Let $A$ be a $m \times n$ matrix with entries in a field $F$. You know from linear algebra that $\dim{\ker{A}}+\mathrm{rk}\,A=n$ (all of this over $F$).

We want to show that $\dim{\ker{A}}$ (which a priori would depend on $F$) does not change if we replace $F$ with a larger field $K$.

Because of the equation above, it is enough to do so for the rank of $A$. But the rank of $A$ is the unique integer $r$ such that $A=PDQ$ with $D$ having exactly $r$ nonzero entries, all equal to one, on its main diagonal, and $P \in GL_m(F),Q \in GL_n(F)$.

But then $P,Q,D$ are matrices with entries in $K$ with the same size as in $F$, and $P,Q$ are invertible in $F$ thus in $K$. So the rank of $A$ over $K$ is the same as the rank of $A$ over $F$.

So, let $x_1,\ldots,x_p$ a basis in $F^n$ of the kernel over $F$ of $A$.

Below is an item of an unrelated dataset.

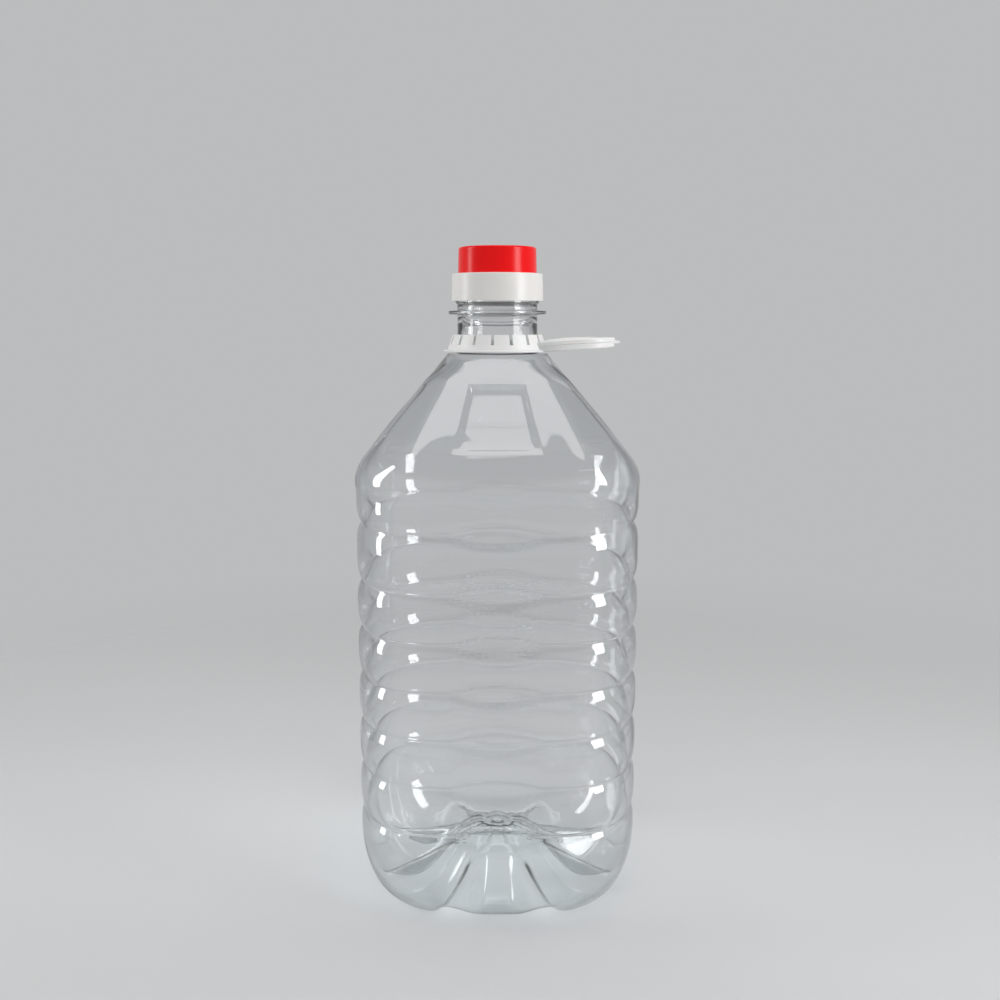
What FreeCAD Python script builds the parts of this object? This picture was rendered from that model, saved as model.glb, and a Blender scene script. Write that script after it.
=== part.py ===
import FreeCAD, Part
import os
from math import atan2, cos, hypot, pi, sin, tan

import Sketcher

# A blow-moulded five litre jug with a swivelling handle that pushes on to its neck, and a two-piece cap.
# It stands on its feet at height 0, with the axis of its neck on Z. The handle points along +X.

SIZES = {
    # the blown body, from the standing surface up
    "body_width": 154.4,
    "corner_height": 239.3,  # where the shoulder's slope would meet the upright wall
    "shoulder_rise": 59.9,
    "shoulder_blend": 30.0,
    "corner_band": 12.0,  # over this height each way the upright section turns into the shoulder's
    "ledge_reach": 5.3,  # the round flat step at the foot of the neck, out from the neck
    "ledge_round_off": 14.0,  # over this height below it the section turns round
    "body_corner_reach": 1.19,  # distance to a cut corner over the distance to a side
    "shoulder_corner_reach": 1.12,
    "body_sharpness": 10.0,
    "shoulder_sharpness": 22.0,
    "side_bow": 2.2,
    "bow_fade": 10.0,
    "wall": 0.5,
    "base_wall": 1.0,
    # the ribs round the body
    "rib_count": 7.0,
    "first_rib_rise": 7.0,  # from heel_height to the lowest rib
    "top_rib_drop": 28.1,  # from corner_height down to the top rib
    "top_band": 30.7,  # the wider band below the top rib
    "rib_depth": 4.6,
    "corner_rib_depth": 2.4,
    # the recess in each side of the shoulder
    "recess_base_rise": 15.0,  # from corner_height to its lower edge
    "recess_length": 31.0,
    "recess_base_width": 42.0,
    "recess_top_width": 30.0,
    "recess_depth": 2.4,
    "recess_slope": 3.2,
    # the feet and the raised middle of the base
    "foot_count": 8.0,
    "heel_height": 46.0,
    "heel_inset": 28.0,
    "valley_lift": 9.4,
    "valley_inset": 11.0,
    "push_up": 28.5,
    "gate_radius": 9.3,
    # the neck
    "neck_radius": 21.7,
    "neck_wall": 2.0,
    "ring_rise": 20.6,
    "ring_reach": 4.8,
    "ring_thickness": 2.2,
    "finish_height": 18.1,
    "bead_rise": 3.4,
    "bead_height": 2.0,
    "bead_reach": 0.9,
    # the white base of the cap
    "skirt_wall": 1.55,
    "skirt_gap": 5.2,  # between its foot and the neck's ring
    "skirt_taper": 0.35,
    "skirt_edge": 0.5,
    "deck_thickness": 1.6,
    "cap_clearance": 0.3,
    "spout_inset": 3.1,
    "spout_wall": 1.4,
    "spout_height": 8.0,
    # the red lid
    "lid_clearance": 1.2,
    "lid_headroom": 4.5,
    "lid_wall": 1.5,
    "lid_taper": 0.35,
    "lid_edge": 1.3,
    # the collar of the handle
    "seat_gap": 0.3,
    "neck_clearance": 0.3,
    "collar_height": 10.0,
    "collar_wall": 1.8,
    "collar_flare": 3.5,
    "flange_reach": 1.1,
    "flange_thickness": 1.3,
    "slit_count": 15.0,
    "slit_width": 2.5,
    "slit_depth": 6.2,
    "first_slit_angle": 4.5,
    # the loop of the handle
    "loop_length": 39.9,  # out from the collar's flange
    "loop_inset": 3.3,  # of each of its sides from the collar's foot
    "loop_bar": 9.0,
    "loop_corner": 13.0,
    "loop_thickness": 6.7,
    "loop_flange": 1.6,
    "loop_channel": 1.6,
    "loop_tilt": 2.6,
    "loop_drop": 0.9,
    "loop_start": 8.0,
    "nub_length": 2.7,
    "nub_size": 2.0,
}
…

Then $x_1,\ldots,x_p$ generate a subspace $V \subset K^n$ of the kernel of $A$. Now $V$ is the image in $K^n$ of the matrix $B$ (in $F$) with columns $x_1,\ldots,x_p$, so the dimension of $V$ is the rank of $B$ over $K$, thus the rank of $B$ over $F$, which is $p$, which is the dimension of the kernel of $A$ over $K$. So $V$ is the kernel of $A$ over $K$ and we are done.